The internet helps local businesses and organizations create jobs, connect with consumers, and compete worldwide. IA’s Internet Community Crawls showcase the ways the internet drives economic growth and jobs in communities around the country. Watch what main street business and their elected representatives had to say about the importance of the internet to their local economy in Internet Association’s Connected video series.

The Crown Heights community is a perfect example of the way the internet helps a variety of groups connect in the 21st century. These businesses and nonprofits have blossomed from exposure to a more expansive and diverse public than ever before because of the internet. Rep. Clarke’s dedication to bringing these important issues to light by participating in this crawl is something to be applauded.

Melika Carroll, IA Senior Vice President of Global Government Affairs
Congresswoman Clarke at Berg’N

It’s important for the Brooklyn community to be conscious of the use of the internet. How it binds us together as a community, because it has been the great unifier, it has been the great equalizer. It has given individuals, families and communities a platform for utilizing their talents, their skills and their ability in ways in which generations that preceded us have not had.

Congresswoman Yvette Clarke (D-NY)

Domo Taco

Domo Taco started out as a popular Asian fusion food truck that relied on Facebook and Twitter to notify customers of their truck’s location. Manager Thomas Yang said their success was instantaneous, and he has since opened two brick and mortar locations in Brooklyn. Now, Domo Taco relies on online ordering from companies like Uber Eats and Amazon Restaurants to bring in extra business that they wouldn’t have otherwise.

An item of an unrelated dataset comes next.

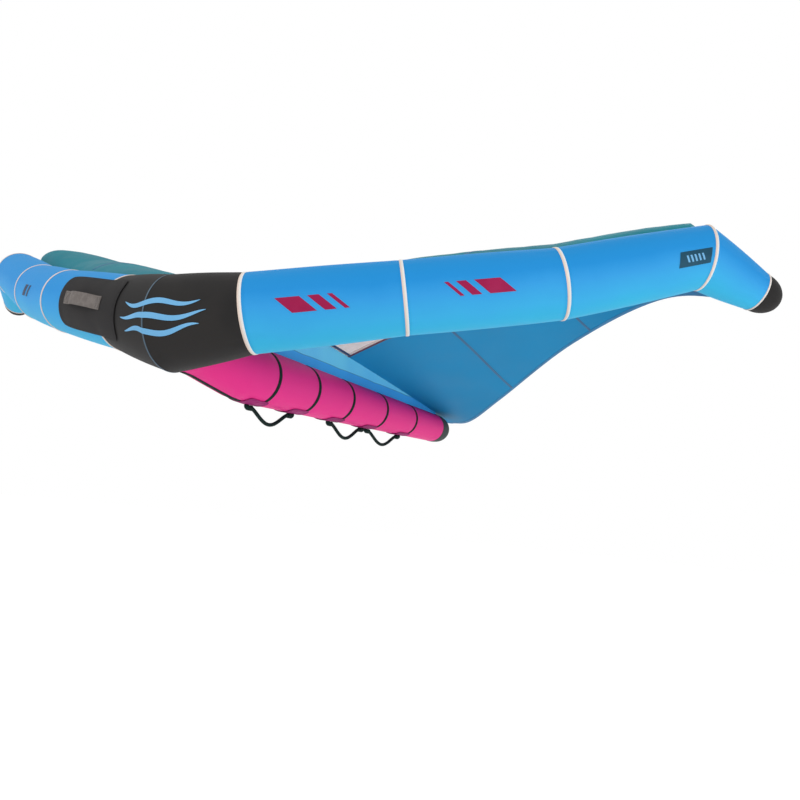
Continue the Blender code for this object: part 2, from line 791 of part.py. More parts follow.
def handles():
    names = ("front_handle", "middle_handle", "rear_handle")
    spans = [handle_span(number) for number in range(len(names))]
    starts, ends = [], []
    for name, span in zip(names, spans):
        handle(name, span)
        start, end, along = pivot_line(span)
        inset = 0.5 * (PIVOT_LENGTH - SLEEVE_LENGTH)
        starts.append((start + along * inset, along))
        ends.append((end - along * (PIVOT_LENGTH - inset), along))
    handle_patch("front_handle_patch", spans[0][0], [starts[0]])
    handle_patch("second_handle_patch", spans[0][1], [ends[0]])
    handle_patch("middle_handle_patch", spans[1][0], [starts[1]])
    shared = 0.5 * (spans[1][1] + spans[2][0])
    handle_patch("shared_handle_patch", shared, [ends[1], starts[2]])
    handle_patch("rear_handle_patch", spans[2][1], [ends[2]])


def spine_webbing():
    """The dark webbing sewn along the strut's underside, ahead of the front handle."""
    start = STRUT_LENGTH * SPINE_START_SHARE
    end = handle_span(0)[0] - 0.5 * PATCH_LENGTH - SEAM_GAP
    rows = []
    for place in strut_places(start, end):
        half = 0.5 * SPINE_WIDTH / strut_frame(place)[1]
        angles = spread(-0.5 * math.pi - half, -0.5 * math.pi + half, SPINE_COLUMNS)
        lift = SEAM_GAP + SPINE_THICKNESS
        rows.append([strut_point(place, a, lift) for a in angles])
    mesh = grid_mesh("spine_webbing", rows, flip=True)
    spine = make_object("spine_webbing", mesh, dark_webbing, parts)
    solidify(spine, SPINE_THICKNESS, -1)
    cut(spine, edge_cutter)


# Grab strap on the leading edge


def strap_patch():
    lift = 2 * SEAM_GAP + TAPE_THICKNESS + STRAP_PATCH_THICKNESS
    angles = side_angles(*STRAP_PATCH_SIDES, EDGE_SIDES)
    start, end = STRAP_PATCH_SHARES
    rows = [
        [edge_point(position, -1, a, lift) for a in angles]
        for position in (start, 0.5 * (start + 1), 1.0, 0.5 * (1 + end), end)
    ]
    mesh = grid_mesh("strap_patch", rows, flip=True)
    solidify(make_object("strap_patch", mesh, black_cloth, parts), STRAP_PATCH_THICKNESS, -1)


def strap():
    """A flat webbing strap, sewn down at its ends and standing proud between them."""
    start, end = STRAP_SHARES
    base = 2 * SEAM_GAP + TAPE_THICKNESS + STRAP_PATCH_THICKNESS + SEAM_GAP
    rows = []
    for share in spread(0.0, 1.0, STRAP_STEPS):
        position = start + (end - start) * share
        inner = (share - STRAP_FLAT_SHARE) / (1 - 2 * STRAP_FLAT_SHARE)
        rise = max(math.sin(math.pi * min(max(inner, 0.0), 1.0)), 0.0) ** STRAP_POWER
        lift = base + STRAP_THICKNESS + STRAP_PROUD * rise
        half = 0.5 * STRAP_WIDTH / (edge_frame(position, -1)[1] + lift)
        angles = spread(STRAP_ANGLE - half, STRAP_ANGLE + half, STRAP_COLUMNS)
        rows.append([edge_point(position, -1, a, lift) for a in angles])
    mesh = grid_mesh("grab_strap", rows, flip=True)
    solidify(make_object("grab_strap", mesh, grey_webbing, parts), STRAP_THICKNESS, -1)


# Inflation valves


def valve_base(name, corners, inside):
    """An empty in the middle of a tube's flat, +Z out of it and +X down it, towards the hinge."""
    low_near, high_near, low_far, high_far = corners
    middle = (low_near + high_near + low_far + high_far) / len(corners)
    normal = (high_far - low_near).cross(high_near - low_far).normalized()
    if normal.dot(middle - inside) < 0:
        normal = -normal
    across = normal.cross(low_near + low_far - high_near - high_far).normalized()
    base = make_object(name, None, None, parts)
    base.location = middle
    base.rotation_euler = Matrix((across.cross(normal), across, normal)).transposed().to_euler()
    return base


def turned(name, profile, finish, parent, closed):
    """A profile of radii and heights, from the top down its outside, turned about +Z."""
    mesh = bpy.data.meshes.new(name)
    build = bmesh.new()
    points = [build.verts.new((reach, 0, height)) for reach, height in profile]
    for start, end in zip(points, points[1:] + points[:1] if closed else points[1:]):
        build.edges.new((start, end))
    build.to_mesh(mesh)
    build.free()
    obj = make_object(name, mesh, finish, parts if finish else cutters, parent)
    screw = obj.modifiers.new("turned", "SCREW")
    screw.steps = screw.render_steps = VALVE_SIDES
    screw.use_merge_vertices = True
    screw.merge_threshold = WELD
    return obj


def box_mesh(name, size, middle):
    build = bmesh.new()
    bmesh.ops.create_cube(build, size=1)
    bmesh.ops.scale(build, vec=size, verts=build.verts)
    bmesh.ops.translate(build, vec=middle, verts=build.verts)
    mesh = bpy.data.meshes.new(name)
    build.to_mesh(mesh)
    build.free()
    return mesh


def hinge_rod(name, radius, length, parent):
    """A rod along the valve's hinge."""
    middle = Vector((HINGE_PLACE, -0.5 * length, HINGE_HEIGHT))
    axes = (Vector((1, 0, 0)), UP)
    ends = (middle, middle + Vector((0, length, 0)))
    rings = [circle(end, *axes, radius, PIN_SIDES) for end in ends]
    return as_cutter(name, capped_mesh(name, rings), parent)


def valve_body(name, base):
    """A turned neck and flange, with two lugs that hold the cap's hinge pin."""
    neck, top = VALVE_NECK_RADIUS, VALVE_NECK_HEIGHT
    bore = neck - VALVE_NECK_WALL
    profile = (
        (bore, top), (neck, top), (neck, FLANGE_TOP),
        (FLANGE_RADIUS, FLANGE_TOP), (FLANGE_RADIUS, VALVE_SEAT_GAP),
        (neck, VALVE_SEAT_GAP), (neck, -VALVE_DEPTH), (bore, -VALVE_DEPTH),
    )
    body = turned(f"{name}_body", profile, valve_plastic, base, closed=True)
    low = FLANGE_TOP - 0.5 * FLANGE_THICKNESS
    high = HINGE_HEIGHT + KNUCKLE_RADIUS
    size = (2 * KNUCKLE_RADIUS, LUG_THICKNESS, high - low)
    reach = 0.5 * KNUCKLE_LENGTH + VALVE_CLEARANCE + 0.5 * LUG_THICKNESS
    for word, side in SIDES.items():
        place = (HINGE_PLACE, side * reach, 0.5 * (low + high))
        join(body, as_cutter(f"{name}_lug_{word}", box_mesh(name, size, place), base))
    join(body, hinge_rod(f"{name}_pin", PIN_RADIUS, 2 * reach, base))
    return body


def valve_cap(name, base):
    """A cap over the neck, swinging on the pin; its own empty stands on the hinge's axis."""
    hinge = make_object(f"{name}_hinge", None, None, parts, base)
    hinge.location = (HINGE_PLACE, 0, HINGE_HEIGHT)
    under = VALVE_NECK_HEIGHT + SEAM_GAP
    top = under + VALVE_CAP_WALL
    inner, outer = VALVE_CAP_RADIUS - VALVE_CAP_WALL, VALVE_CAP_RADIUS
    low = top - VALVE_CAP_DEPTH
    profile = ((0, top), (outer, top), (outer, low), (inner, low), (inner, under), (0, under))
    cap = turned(f"{name}_cap", profile, valve_plastic, hinge, closed=False)
    cap.location = -hinge.location
    start = 0.5 * (inner + outer)
    size = (HINGE_PLACE - start, KNUCKLE_LENGTH, 2 * PIN_RADIUS)
    place = (0.5 * (start + HINGE_PLACE), 0, HINGE_HEIGHT)
    join(cap, as_cutter(f"{name}_arm", box_mesh(name, size, place), base))
    join(cap, hinge_rod(f"{name}_knuckle", KNUCKLE_RADIUS, KNUCKLE_LENGTH, base))
    bore = PIN_RADIUS + VALVE_CLEARANCE
    cut(cap, hinge_rod(f"{name}_bore", bore, KNUCKLE_LENGTH + CUT_OVERRUN, base))
    return cap


def valve_hole(name, base, *pieces):
    """The round hole that the neck passes through in its casing and its bladder."""
    reach = VALVE_NECK_RADIUS + VALVE_CLEARANCE
    low = -VALVE_DEPTH - CUT_OVERRUN
    profile = ((0, CUT_OVERRUN), (reach, CUT_OVERRUN), (reach, low), (0, low))
    hole = turned(f"{name}_hole", profile, None, base, closed=False)
    hole.hide_render = True
    hole.display_type = "WIRE"
    for piece in pieces:
        cut(piece, hole)


def flat_corners(point, places, side, sides):
    """Corners of one of a tube's flats, which the side counts from the tube's zero angle."""
    return [point(place, math.tau * turn / sides) for place in places for turn in side]


def valves():
    """Both valves face away from the wing's middle, on the middle of a flat of their tube."""
    def on_edge(place, angle):
        return edge_point(place, -1, angle)

    low = EDGE_VALVE_SIDE
    corners = flat_corners(on_edge, EDGE_VALVE_SHARES, (low, low + 1), EDGE_SIDES)
    edge = valve_base("edge_valve", corners, edge_frame(EDGE_VALVE_SHARES[0], -1)[0])
    high = STRUT_VALVE_SIDE
    places = [STRUT_LENGTH * share for share in STRUT_VALVE_SHARES]
    corners = flat_corners(strut_point, places, (high + 1, high), STRUT_SIDES)
    strut = valve_base("strut_valve", corners, strut_frame(places[0])[0])
    for name, base in (("edge_valve", edge), ("strut_valve", strut)):
        valve_body(name, base)
        valve_cap(name, base)
    pieces = bpy.data.objects
    valve_hole("edge_valve", edge, pieces["edge_centre_panel_left"], pieces["edge_bladder"])
    valve_hole("strut_valve", strut, pieces["strut_casing"], pieces["strut_bladder"])


def edge_cutter_mesh():
    """A solid plug of the leading edge, wide enough to trim the strut to it."""
    places = ((1.0, -1), (0.5, -1), (0.0, 1), (0.5, 1), (1.0, 1))
    return capped_mesh("edge_cutter", [edge_ring(p, side, SEAM_GAP) for p, side in places])


for old in list(bpy.data.objects):
    bpy.data.objects.remove(old)

parts, cutters = collections()
frame = bpy.data.objects.new("wing_frame", None)
parts.objects.link(frame)
GRIP_PLACE = 0.5 * sum(handle_span(0))
pivot_start, pivot_end, pivot_direction = pivot_line(handle_span(0))
GRIP_HEIGHT = 0.5 * (pivot_start.z + pivot_end.z) - (HANDLE_DROP - PIVOT_DROP)
frame.location = (0, -GRIP_PLACE, -GRIP_HEIGHT)

black_cloth = material("black_cloth", (0.028, 0.026, 0.026), 0.75)
blue_cloth = material("blue_cloth", (0.045, 0.34, 0.78), 0.62)
pink_cloth = material("pink_cloth", (0.72, 0.035, 0.24), 0.60)
white_tape = material("white_tape", (0.82, 0.80, 0.76), 0.60)
bladder_film = material("bladder_film", (0.75, 0.77, 0.80), 0.35)
dark_rubber = material("dark_rubber", (0.045, 0.055, 0.055), 0.70)
dark_webbing = material("dark_webbing", (0.008, 0.030, 0.026), 0.80)
grey_webbing = material("grey_webbing", (0.17, 0.15, 0.14), 0.80)
patch_cloth = material("patch_cloth", (0.42, 0.03, 0.20), 0.70)
blue_canopy = material("blue_canopy", (0.035, 0.22, 0.42), 0.60)
black_canopy = material("black_canopy", (0.05, 0.045, 0.04), 0.65)
web_cloth = material("web_cloth", (0.06, 0.34, 0.80), 0.60)
clear_film = material("clear_film", (0.70, 0.63, 0.60), 0.20)
valve_plastic = material("valve_plastic", (0.030, 0.032, 0.035), 0.45)

edge_cutter = as_cutter("edge_cutter", edge_cutter_mesh())
edge_panels()
seam_tapes()
tip_caps()
edge_bladder()
strut_casing()
strut_bladder()
strut_end_cap()
strut_bands()
canopy()
web()
handles()
spine_webbing()
strap_patch()
strap()
valves()
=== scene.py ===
# %% [markdown]
# # An inflatable wing for wing foiling
#
# The CAD model comes in as a fixed frame of stiff pieces. On the real wing nearly all of them are
# cloth: tubes sewn from Dacron and pumped tight, a canopy of ripstop, strips of webbing and clear
# film. This lesson lays finer cloth over that frame, panel by panel, and then weaves, sews and
# lights it.

# %% Load the frame
import math

import bpy
import numpy as np
from mathutils import Matrix, Vector


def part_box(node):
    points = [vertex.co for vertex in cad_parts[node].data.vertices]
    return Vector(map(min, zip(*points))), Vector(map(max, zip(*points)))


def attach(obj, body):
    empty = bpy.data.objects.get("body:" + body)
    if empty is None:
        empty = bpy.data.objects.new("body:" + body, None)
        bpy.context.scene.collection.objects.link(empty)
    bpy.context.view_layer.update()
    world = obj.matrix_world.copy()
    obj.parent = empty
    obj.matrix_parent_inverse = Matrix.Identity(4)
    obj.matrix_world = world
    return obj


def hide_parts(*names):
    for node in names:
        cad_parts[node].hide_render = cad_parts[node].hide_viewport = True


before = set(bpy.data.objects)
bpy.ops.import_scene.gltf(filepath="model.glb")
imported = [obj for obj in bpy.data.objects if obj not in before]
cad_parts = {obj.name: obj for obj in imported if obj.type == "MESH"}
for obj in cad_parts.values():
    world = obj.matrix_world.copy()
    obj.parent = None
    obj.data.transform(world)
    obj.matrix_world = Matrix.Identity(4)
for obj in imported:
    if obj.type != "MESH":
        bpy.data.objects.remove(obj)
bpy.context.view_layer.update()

# %% [markdown]
# ## The camera
#
# The wing is photographed from low in front, near its nose, a little to the right of the middle.
# Matching its seams gave the place of the lens, its long side turn, and a slight roll.
# A camera's own axes are the columns of its matrix, so it can be placed without any tracking.

# %% Place the camera
FRAME_WIDTH = 800
FOCAL_PIXELS = 971
CENTRE_DROP = 14
SENSOR = 36
CAMERA_PLACE = Vector((1.649, -2.4785, -0.2186))
CAMERA_TURN, CAMERA_TILT, CAMERA_ROLL = (math.radians(a) for a in (26.0, 5.6, 5.4))

level = Vector((math.cos(CAMERA_TURN), math.sin(CAMERA_TURN), 0))
ahead = Vector((-math.sin(CAMERA_TURN), math.cos(CAMERA_TURN), 0))
sight = ahead * math.cos(CAMERA_TILT) + Vector((0, 0, math.sin(CAMERA_TILT)))
rise = level.cross(sight)
across = level * math.cos(CAMERA_ROLL) + rise * math.sin(CAMERA_ROLL)
upward = rise * math.cos(CAMERA_ROLL) - level * math.sin(CAMERA_ROLL)

lens = bpy.data.cameras.new("photo_lens")
lens.sensor_width = SENSOR
lens.lens = FOCAL_PIXELS / FRAME_WIDTH * SENSOR
lens.shift_y = CENTRE_DROP / FRAME_WIDTH
camera = bpy.data.objects.new("photo_camera", lens)
bpy.context.scene.collection.objects.link(camera)
axes = Matrix((across, upward, -sight)).transposed().to_4x4()
camera.matrix_world = Matrix.Translation(CAMERA_PLACE) @ axes
bpy.context.scene.camera = camera
print("the camera looks along", tuple(round(x, 3) for x in sight))

# %% [markdown]
# ## Paint by sums
#
# A finish is a small program: thread ridges, seams and colour drift are sums over the cloth's own
# coordinates. Wiring them node by node is slow to read, so one class wraps a socket and lets
# Python's operators add the Math nodes.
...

If the internet turned off tomorrow it’d be a struggle for us. We use a lot of things for the internet, our point of sale uses the internet, our orders come from the internet, we’re very reliant on it.

Thomas Yang, Manager of Domo Taco


Aissatu Young (viBe Theater) with Congresswoman Yvette Clarke

At our next stop we talked with viBe Theater Executive Director Toya Lillard. She explained that the theater is a nonprofit arts organization that works to empower young women by giving them the opportunity to write, produce, and perform original work. She noted that the internet helps provide their participants with an elevated platform to spread their message, stay in contact with alumna, and showcase their performances for a low cost to a global audience. Most of their social media platforms, including Facebook, Twitter, Instagram, and LinkedIn, is run by girls in the group and lets them amplify their own voices.

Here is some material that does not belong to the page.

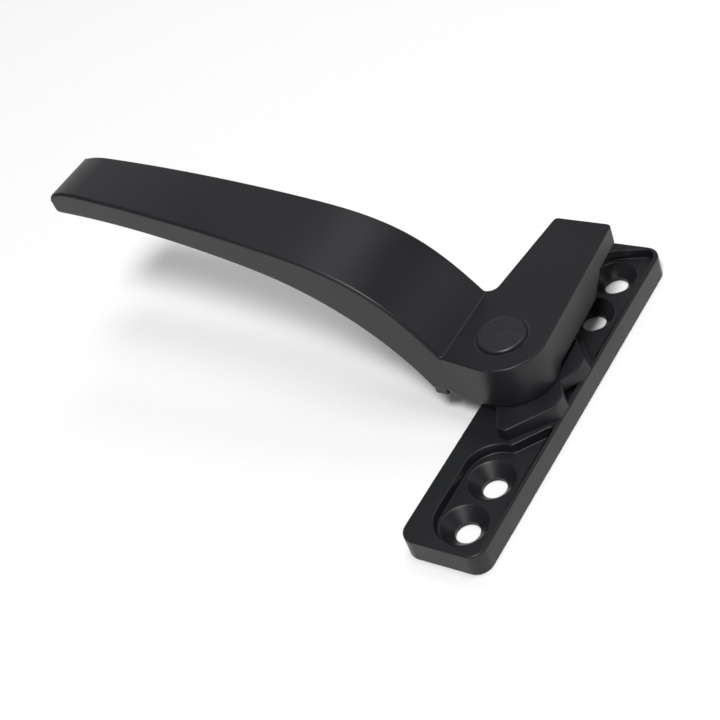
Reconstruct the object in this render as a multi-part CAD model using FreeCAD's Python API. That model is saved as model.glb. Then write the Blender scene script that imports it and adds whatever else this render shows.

Social media is a huge part of life of the organization and our social media is in part run by the young women we serve. Pictures, and quotes from them go on our social media pages. Our instagram, our facebook, our twitter. Policymakers should understand access to the internet really does level certain playing fields and that cheap or free access to the internet is literally a lifesaver for many, many communities in this country.

Toya Lillard, Executive Director at viBe Theater


At our final stop in Crown Heights we met with Berg’n General Manager Jen Watson. Jen highlighted the neighborhood’s need for a communal place where anyone can get a coffee or beer while also accessing the internet free of charge. Berg’n has become a bustling place with everyone from students to remote employees who need a place to convene.

The internet is not an option. This needs to be something available to everyone. Without access to it we are dramatically disabling all humans who don’t have the money to have access to the internet. We aren’t going to rise as a society if we don’t have access to it.

Jen Watson, General Manager Berg’n

Fun Fact

The internet economy supports 10 percent of New York’s economy and directly employs more than 216,000 New Yorkers.